Licata wants to prove himself further by leading the Bulls to a win Saturday.
“You don’t go looking to have a moral victory, you go in to look to win the game,” Licata said. “If you have a moral victory, that means you lost the game.”
Even if the Bulls do not win, however, Licata said it is more important that the team feels good about the way they play Saturday.
“We need to just stay confident and keep pushing,” Licata said. “Things are going to go wrong at some point. That’s the game of football, that’s what happens. So when that one thing goes wrong, we can’t let it escalate and turn it two things or three things and get ourselves behind.”
Although the Buckeyes will have eight new starters on their defense Saturday, Licata acknowledged that the Bulls offense will face a tough test.
“I know that they’re very aggressive and they have a lot of great players,” Licata said. “They’re the most athletic team that we’ll face all year probably. There’s a reason why they were undefeated last year, and it started with their defense.”
Licata will need help from some of the key players around him. Those key players include senior running back Branden Oliver, who has 2,514 career rushing yards and 18 career rushing touchdowns and senior wide receiver Alex Neutz, who caught 65 passes for 1,015 yards and 11 touchdowns as a junior.

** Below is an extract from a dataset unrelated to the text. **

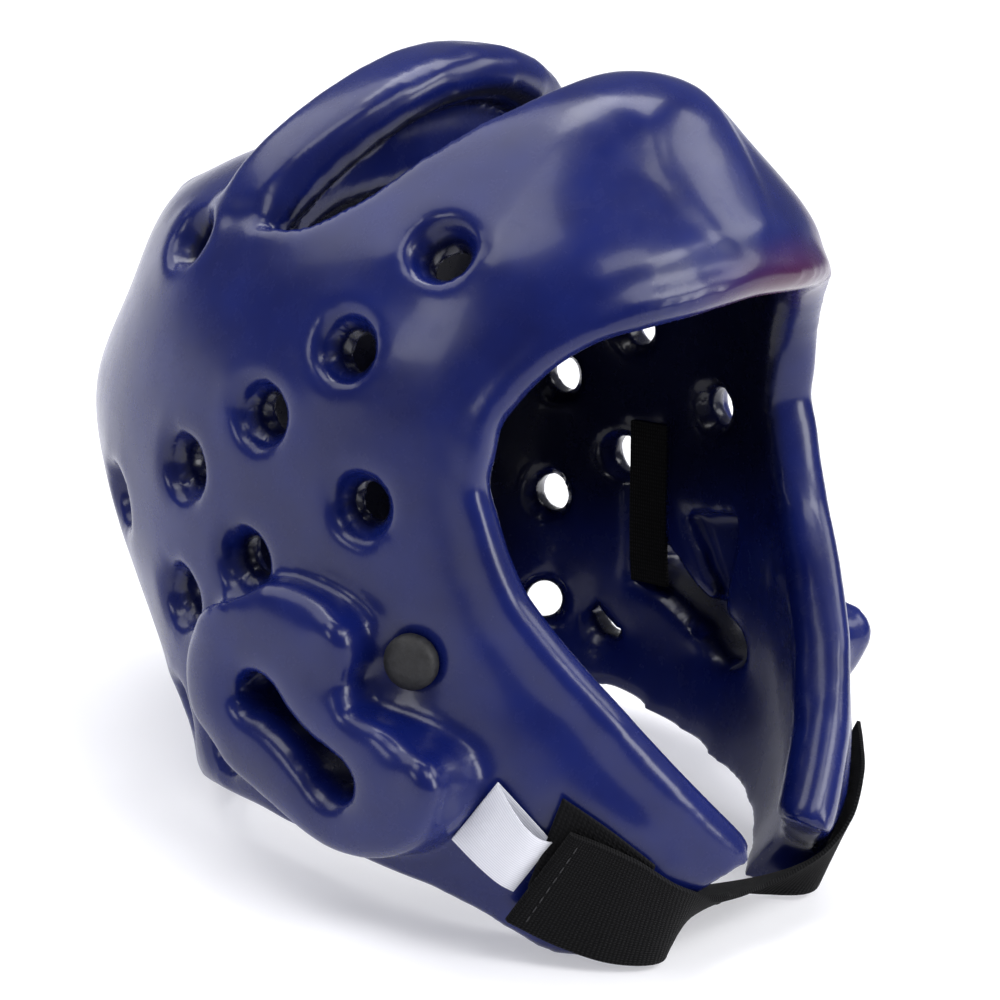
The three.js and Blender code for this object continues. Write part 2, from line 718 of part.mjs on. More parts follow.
const bandColumns = ['side', 'ahead', 'drop', 'side2', 'ahead2', 'drop2'];

function strapEdges() {
  const rows = smoothRows(STRAP_ROWS, [...bandColumns, 'over'], 10);
  const step = TAB_THICKNESS + GAP;
  return bothSides(rows, (row, side) => bandEdges(row, side, GAP + (side < 0 ? step * row.over : 0)));
}

function tabEdges() {
  return smoothRows(TAB_ROWS, bandColumns, 6).map((row) => bandEdges(row, -1, GAP));
}

function labelEdges() {
  const rows = smoothRows(LABEL_ROWS, [...bandColumns, 'lift'], 7);
  return rows.map((row) => bandEdges(row, -1, GAP + row.lift));
}

// A round body about the skin's outward direction at a place of the skin.
function onSkin(profile, place, side, sides) {
  const angle = angleOf(place.turn, side);
  const geometry = new THREE.LatheGeometry(profile.map(([r, h]) => new THREE.Vector2(r, h)), sides);
  const out = skinNormal(place.up, angle);
  geometry.applyQuaternion(new THREE.Quaternion().setFromUnitVectors(new THREE.Vector3(0, 1, 0), out));
  geometry.translate(...skinPoint(place.up, angle).toArray());
  return solid(geometry);
}

function plug(side) {
  const dome = [[0, -PLUG_SUNK], [PLUG_RADIUS, -PLUG_SUNK], [PLUG_RADIUS, PLUG_RISE * 0.25]];
  for (let i = 1; i < 4; i += 1) {
    const turn = (i / 4) * (Math.PI / 2);
    dome.push([PLUG_RADIUS * Math.cos(turn), PLUG_RISE * (0.25 + 0.75 * Math.sin(turn))]);
  }
  dome.push([0, PLUG_RISE]);
  return onSkin(dome, PLUG_ROW, side, PLUG_SIDES);
}

function plugPocket(side) {
  const radius = PLUG_RADIUS + GAP;
  const depth = PLUG_SUNK + GAP;
  return onSkin([[0, -depth], [radius, -depth], [radius, depth * 4], [0, depth * 4]], PLUG_ROW, side, PLUG_SIDES);
}

// A layer along the cavity's wall between two levels. low and high are its distances from the
// cavity's surface into the wall.
function wallLayer(side, halfWidth, top, end, low, high) {
  const middle = STRIP_BACK * NAPE_REACH;
  const levels = 7;
  const rows = [];
  for (let i = 0; i < levels; i += 1) {
    const z = -JAW_DROP * (top + (end - top) * (i / (levels - 1)));
    const up = (z + JAW_DROP) / SHELL_HEIGHT;
    const ring = [];
    const place = (share, depth) => {
      const y = middle + share * halfWidth;
      const row = section(up);
      const power = y < row.middle ? row.squareFront : row.squareBack;
      const deep = y < row.middle ? row.front : row.back;
      const x = row.wide * (1 - (Math.abs(y - row.middle) / deep) ** power) ** (1 / power);
      return new THREE.Vector3(side * (x - WALL + depth), y, z);
    };
    [-1, 0, 1].forEach((share) => ring.push(place(share, high)));
    [1, 0, -1].forEach((share) => ring.push(place(share, low)));
    rows.push(ring);
  }
  return loft(rows);
}

function strip(side) {
  const low = RECESS_DEPTH - GAP - STRIP_THICKNESS;
  return wallLayer(side, STRIP_WIDTH / 2, STRIP_TOP, STRIP_END, low, RECESS_DEPTH - GAP);
}

function recess(side) {
  const share = RECESS_BORDER / JAW_DROP;
  const half = STRIP_WIDTH / 2 + RECESS_BORDER;
  return wallLayer(side, half, STRIP_TOP - share, STRIP_END + share, -WALL / 2, RECESS_DEPTH);
}

// The three-cornered pocket in the cavity's wall.
function pocket(side) {
  const outline = POCKET_ROWS.map((row) => [row.back * NAPE_REACH, -row.drop * JAW_DROP]);
  const wall = SHELL_HALF_WIDTH - WALL;
  return loftAlongX([[side * (wall - WALL), outline], [side * (wall + POCKET_DEPTH), outline]]);
}

const cavity = skinBody(WALL, CAVITY_LEVELS, CAVITY_SIDES);
const tabSpace = band(tabEdges(), TAB_THICKNESS, GAP);
const strapSpace = band(strapEdges(), STRAP_THICKNESS, GAP);

let shell = skinBody(0, SKIN_LEVELS, SKIN_SIDES);
shell = shell.subtract(faceCutter());
shell = shell.subtract(crownCutter());
for (const side of [-1, 1]) {
  shell = shell.subtract(ventCutter(RING_VENT_ROW, side));
  shell = shell.add(earRing(side));
}
shell = shell.subtract(cavity);
shell = shell.add(rimRoll());
shell = shell.add(crownArch());
shell = shell.subtract(lowerCutter());
shell = shell.subtract(chinCutter());
for (const side of [-1, 1]) {
  VENT_ROWS.forEach((row) => {
    shell = shell.subtract(ventCutter(row, side));
  });
  shell = shell.subtract(earSlot(side));
  shell = shell.subtract(plugPocket(side));
  shell = shell.subtract(recess(side));
  shell = shell.subtract(pocket(side));
}
for (const edges of [strapEdges(), tabEdges(), labelEdges()]) {
  shell = shell.subtract(band(edges, WALL / 2, GAP));
}

const tab = band(tabEdges(), TAB_THICKNESS);
const strap = band(strapEdges(), STRAP_THICKNESS).subtract(tabSpace);
const label = band(labelEdges(), LABEL_THICKNESS)
  .subtract(strapSpace)
  .subtract(tabSpace)
  .subtract(earRing(-1, GAP));

// Tips the guard back onto its jaws and nape, with the floor at Z = 0.
function tipBack(geometry) {
  geometry.rotateX(-REST_TILT);
  geometry.translate(0, 0, FLOOR_DROP);
  return geometry;
}

const group = new THREE.Group();

function piece(name, body, settings) {
  const mesh = new THREE.Mesh(tipBack(geometryOf(body)), new THREE.MeshStandardMaterial(settings));
  mesh.name = name;
  group.add(mesh);
}

const foam = { color: '#20285f', roughness: 0.3, metalness: 0 };
const webbing = { color: '#1b1b1d', roughness: 0.9, metalness: 0 };
const satin = { color: '#e9e9ea', roughness: 0.5, metalness: 0 };
const plugStuff = { color: '#2b2b2e', roughness: 0.7, metalness: 0 };

piece('shell', shell, foam);
piece('chin_strap', strap, webbing);
piece('strap_tab', tab, webbing);
piece('label', label, satin);
piece('ear_plug_right', plug(-1), plugStuff);
piece('ear_plug_left', plug(1), plugStuff);
piece('ear_strip_right', strip(-1), webbing);
piece('ear_strip_left', strip(1), webbing);

// The middle of the whole stands over the origin.
const bounds = new THREE.Box3().setFromObject(group);
group.children.forEach((mesh) => mesh.geometry.translate(0, -(bounds.min.y + bounds.max.y) / 2, 0));

export default group;
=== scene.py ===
# %% [markdown]
# # A head guard of dipped foam
# The real guard is one soft foam shell that was dipped in a glossy skin, with a black
# chin strap. The frame gives its size and its place. This lesson dresses that frame:
# the shell is made smooth, and the cloth pieces are laid as thin sheets.

import math

import bmesh
import bpy
import numpy as np
from mathutils import Matrix, Vector, kdtree
from mathutils.bvhtree import BVHTree


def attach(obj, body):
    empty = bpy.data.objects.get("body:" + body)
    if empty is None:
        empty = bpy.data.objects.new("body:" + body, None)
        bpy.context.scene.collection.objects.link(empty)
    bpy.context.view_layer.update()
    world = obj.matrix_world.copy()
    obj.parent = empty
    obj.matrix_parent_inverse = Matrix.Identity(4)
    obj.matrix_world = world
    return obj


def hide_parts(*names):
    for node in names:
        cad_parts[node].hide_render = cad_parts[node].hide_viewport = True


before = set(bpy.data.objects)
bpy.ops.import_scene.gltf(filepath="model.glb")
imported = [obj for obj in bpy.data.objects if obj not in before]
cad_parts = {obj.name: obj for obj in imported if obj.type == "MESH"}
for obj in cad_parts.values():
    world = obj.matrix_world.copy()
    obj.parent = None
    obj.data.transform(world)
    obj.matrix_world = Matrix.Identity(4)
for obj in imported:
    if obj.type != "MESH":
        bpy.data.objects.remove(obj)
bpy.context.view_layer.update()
MM = 0.001

# %% [markdown]
# ## Two ways of standing
# The guard is easier to think of upright, as it sits on a level head. On the floor it
# stands on its jaws and its nape, tipped back by 11.5 degrees. One matrix turns a place
# on the upright guard, in millimetres, into a place of the frame, in metres.

# %% From upright to resting
REST_TILT = math.radians(11.5)
REST_SHIFT = Vector((0, 9.393, 108.5))
TO_REST = (
    Matrix.Scale(MM, 4) @ Matrix.Translation(REST_SHIFT) @ Matrix.Rotation(-REST_TILT, 4, "X")
)
TO_UPRIGHT = TO_REST.inverted()
TURN_TO_REST = Matrix.Rotation(-REST_TILT, 3, "X")
HALF_WIDTH = 92


def resting(x, y, z):
    """A place of the frame, in metres, for an upright place in millimetres."""
    return TO_REST @ Vector((x, y, z))


# %% Small helpers
def select_only(piece):
    """Deselects everything, then selects one piece and makes it active."""
    bpy.ops.object.select_all(action="DESELECT")
    piece.select_set(True)
    bpy.context.view_layer.objects.active = piece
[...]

Many of the Bulls are familiar with the Ohio. Thirteen players are natives, including sophomore punter Tyler Grassman, who played at Lincoln High School in Gahanna.

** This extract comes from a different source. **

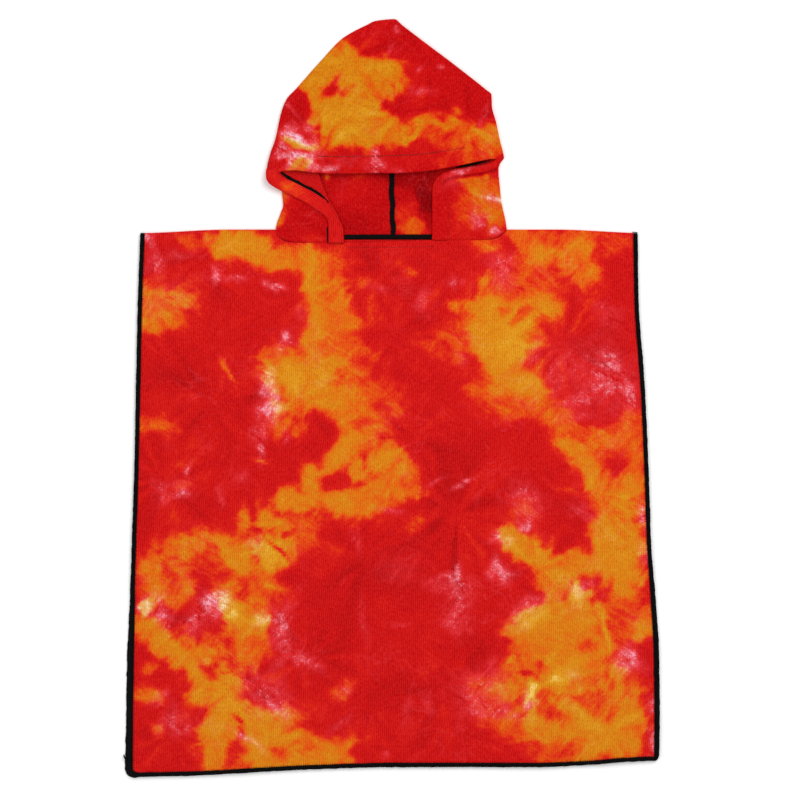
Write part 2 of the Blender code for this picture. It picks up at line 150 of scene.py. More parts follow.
def panel_grid(front, step):
    """Plan of a panel as a grid of points, with each point's distance to the hem and sides."""
    left, right, lower = panel_lines(front)
    side_count, neck_count = int(SIDE_REACH / step), int((NECK[1] - NECK[0]) / step)
    side_share = np.linspace(0, 1, side_count)
    edge_count, deepest = len(EDGE_ROWS) - 1, EDGE_ROWS[-1]
    zone = np.array(["left"] * (edge_count + side_count) + ["neck"] * neck_count
                    + ["right"] * (edge_count + side_count))
    from_side = np.concatenate([EDGE_ROWS, [deepest] * (side_count - 1), np.zeros(neck_count),
                                [deepest] * (side_count - 1), EDGE_ROWS[::-1]])
    share = np.concatenate([np.zeros(edge_count), side_share, np.zeros(neck_count),
                            side_share[::-1], np.zeros(edge_count)])
    x = np.where(zone == "left", -START_X, START_X)
    x[zone == "neck"] = np.linspace(NECK[0] + 0.1, NECK[1] - 0.1, neck_count)
    inner = np.linspace(0, 1, int(PANEL_LENGTH / step))
    top_start = edge_count + len(inner)
    x = np.tile(x, (top_start + len(TOP_ROWS) - 1, 1))
    for _ in range(SETTLING_ROUNDS):
        shoulder = SHOULDER_Y - SHOULDER_DROP * smooth((abs(x) - SHOULDER_BEND[0])
                                                       / (SHOULDER_BEND[1] - SHOULDER_BEND[0]))
        top = np.where(zone == "neck", neck_line(x, front) + NECK_TUCK, shoulder)
        bottom = lower(x) + EDGE_INSET
        y = np.empty_like(x)
        y[:edge_count] = bottom[:edge_count] + np.array(EDGE_ROWS[:-1])[:, None]
        body = slice(edge_count, top_start)
        first, last = bottom[body] + deepest, top[body] - TOP_ROWS[0]
        y[body] = first + (last - first) * inner[:, None]
        y[top_start:] = top[top_start:] - np.array(TOP_ROWS[1:])[:, None]
        side_left, side_right = left(y) + EDGE_INSET + from_side, right(y) - EDGE_INSET - from_side
        x = np.where(zone == "left", side_left + (NECK[0] - side_left) * share, x)
        x = np.where(zone == "right", side_right + (NECK[1] - side_right) * share, x)
    to_edge = np.minimum(np.minimum(x - left(y), right(y) - x), y - lower(x))
    for side, radius in ((-1, CORNER[0]), (1, CORNER[1])):
        edge_x = left(y) if side < 0 else right(y)
        a = radius - (x - edge_x) * -side
        b = radius - (y - lower(x))
        near = (a > 0) & (b > 0)
        reach = np.where(near, np.maximum(a, b) / np.hypot(a, np.where(near, b, 1)), 1)
        to_edge = np.where(near, radius - np.maximum(a, b), to_edge)
        x = np.where(near, edge_x - side * (radius - a * reach), x)
        y = np.where(near, lower(x) + radius - b * reach, y)
    return x, y, to_edge, top - y, zone[None, :] == "neck"


LATTICE = 128            # random values each way, after which a noise repeats


def soft_noise(u, v, size, seed):
    """Soft random field from -1 to 1 whose blots have the given size."""
    lattice = np.random.default_rng(seed).uniform(-1, 1, (LATTICE, LATTICE))
    a, b = u / size, v / size
    i, j = np.floor(a).astype(int), np.floor(b).astype(int)
    s, t = smooth(a - i), smooth(b - j)

    def corner(right, up):
        return lattice[(i + right) % LATTICE, (j + up) % LATTICE]

    return ((corner(0, 0) * (1 - s) + corner(1, 0) * s) * (1 - t)
            + (corner(0, 1) * (1 - s) + corner(1, 1) * s) * t)


def soft_noises(u, v, table, seed, start=0):
    """Sum of soft fields, one for each size and amount in a table, and what it starts with."""
    return sum((far * soft_noise(u, v, size, seed + k) for k, (size, far) in enumerate(table)), start)


# The dye's layouts are given in pixels of the photograph
PIXEL = 1.17                   # millimetres on the garment for one pixel
ORIGIN_PIXEL = (392.5, 398.0)  # pixel that shows the garment's origin
WANDER = [
    # size of the blots by which the dye's outlines wander, how far, both in pixels
    (46.0, 6.5),
    (17.0, 5.0),
    (8.0, 3.0),
    (4.5, 1.6),
]
CALM_WIDTH = 14                # places narrower than this, in pixels, wander less
RAYS = [
    # width at a place's outline of the strokes in which dye ran outwards, in pixels, their share
    (9.0, 0.13),
    (4.5, 0.17),
]
UP_SEED, RAY_SEED = 9, 20      # added to a layout's seed for its wandering up and for its rays
SOAK = 3.0                     # how much wider the dye's soft halo is feathered
SOAK_WIDEST = 0.95
SOAK_SHARE = 0.55


def pixels_of(x, y):
    """Pixels of the photograph that show places on the garment."""
    return x / PIXEL + ORIGIN_PIXEL[0], ORIGIN_PIXEL[1] - y / PIXEL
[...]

Playing in Ohio Stadium, however, presents a different challenge for the Bulls. At a capacity of 102,329 people, Ohio Stadium is more than three times larger than Buffalo’s home stadium (29,013).

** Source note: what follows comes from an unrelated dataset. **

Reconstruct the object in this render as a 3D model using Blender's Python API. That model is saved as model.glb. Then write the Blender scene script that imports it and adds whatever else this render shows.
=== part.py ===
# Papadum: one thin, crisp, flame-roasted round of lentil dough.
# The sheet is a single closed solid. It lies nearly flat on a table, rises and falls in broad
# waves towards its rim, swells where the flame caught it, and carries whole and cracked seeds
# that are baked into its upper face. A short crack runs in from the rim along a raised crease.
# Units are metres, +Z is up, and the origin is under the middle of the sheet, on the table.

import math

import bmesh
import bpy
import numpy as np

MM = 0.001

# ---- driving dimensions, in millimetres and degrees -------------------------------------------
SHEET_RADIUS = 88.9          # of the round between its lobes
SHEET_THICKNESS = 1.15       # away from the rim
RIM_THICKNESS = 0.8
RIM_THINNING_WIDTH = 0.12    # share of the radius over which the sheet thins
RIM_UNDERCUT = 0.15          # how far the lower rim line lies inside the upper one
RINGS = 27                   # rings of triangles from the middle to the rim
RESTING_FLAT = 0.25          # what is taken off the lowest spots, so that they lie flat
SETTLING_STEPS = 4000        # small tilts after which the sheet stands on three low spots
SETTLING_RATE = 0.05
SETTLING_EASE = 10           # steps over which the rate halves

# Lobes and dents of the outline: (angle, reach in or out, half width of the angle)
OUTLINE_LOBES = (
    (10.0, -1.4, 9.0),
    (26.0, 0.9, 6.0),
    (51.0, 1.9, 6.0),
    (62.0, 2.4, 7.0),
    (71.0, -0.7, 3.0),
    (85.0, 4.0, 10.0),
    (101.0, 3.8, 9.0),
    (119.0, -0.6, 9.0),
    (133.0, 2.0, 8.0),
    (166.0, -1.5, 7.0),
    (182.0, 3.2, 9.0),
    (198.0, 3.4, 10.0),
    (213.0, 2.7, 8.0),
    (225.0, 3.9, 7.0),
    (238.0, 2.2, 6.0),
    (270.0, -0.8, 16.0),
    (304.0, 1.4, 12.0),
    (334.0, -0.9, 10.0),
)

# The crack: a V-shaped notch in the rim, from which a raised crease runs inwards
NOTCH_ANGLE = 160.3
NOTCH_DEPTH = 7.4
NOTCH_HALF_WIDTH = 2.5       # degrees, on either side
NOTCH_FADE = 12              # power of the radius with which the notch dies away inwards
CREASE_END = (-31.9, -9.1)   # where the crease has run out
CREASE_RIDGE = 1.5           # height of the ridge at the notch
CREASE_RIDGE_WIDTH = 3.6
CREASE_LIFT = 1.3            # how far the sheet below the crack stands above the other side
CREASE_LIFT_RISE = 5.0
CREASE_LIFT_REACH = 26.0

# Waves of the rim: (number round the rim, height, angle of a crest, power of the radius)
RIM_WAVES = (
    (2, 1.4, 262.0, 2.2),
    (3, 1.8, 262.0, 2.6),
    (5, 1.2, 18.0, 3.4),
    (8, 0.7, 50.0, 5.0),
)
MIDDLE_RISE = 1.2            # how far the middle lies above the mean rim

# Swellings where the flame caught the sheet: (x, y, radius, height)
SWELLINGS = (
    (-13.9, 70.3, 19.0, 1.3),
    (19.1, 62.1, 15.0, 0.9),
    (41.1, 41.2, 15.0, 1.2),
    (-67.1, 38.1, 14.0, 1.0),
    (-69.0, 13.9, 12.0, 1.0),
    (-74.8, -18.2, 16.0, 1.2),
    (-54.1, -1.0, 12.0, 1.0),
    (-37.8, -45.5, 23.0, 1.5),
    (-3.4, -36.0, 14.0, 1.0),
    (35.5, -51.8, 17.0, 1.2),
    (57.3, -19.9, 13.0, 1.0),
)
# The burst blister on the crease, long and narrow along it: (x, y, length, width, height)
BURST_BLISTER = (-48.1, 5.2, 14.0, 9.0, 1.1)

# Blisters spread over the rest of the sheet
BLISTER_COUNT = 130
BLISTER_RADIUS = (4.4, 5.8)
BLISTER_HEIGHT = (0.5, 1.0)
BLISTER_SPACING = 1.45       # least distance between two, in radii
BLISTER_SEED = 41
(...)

Quinn said it is key for his team to “keep their poise and composure” as they deal with the road environment.
“I know they’re going to be excited about being in that kind of environment,” Quinn said. “The energy is going to be outstanding. How you control and how you respond is going to be a big part of the beginning of that game. Be in the moment, focus on the process, staying very very locked in, trying to block out all that noise and that environment and just play football.”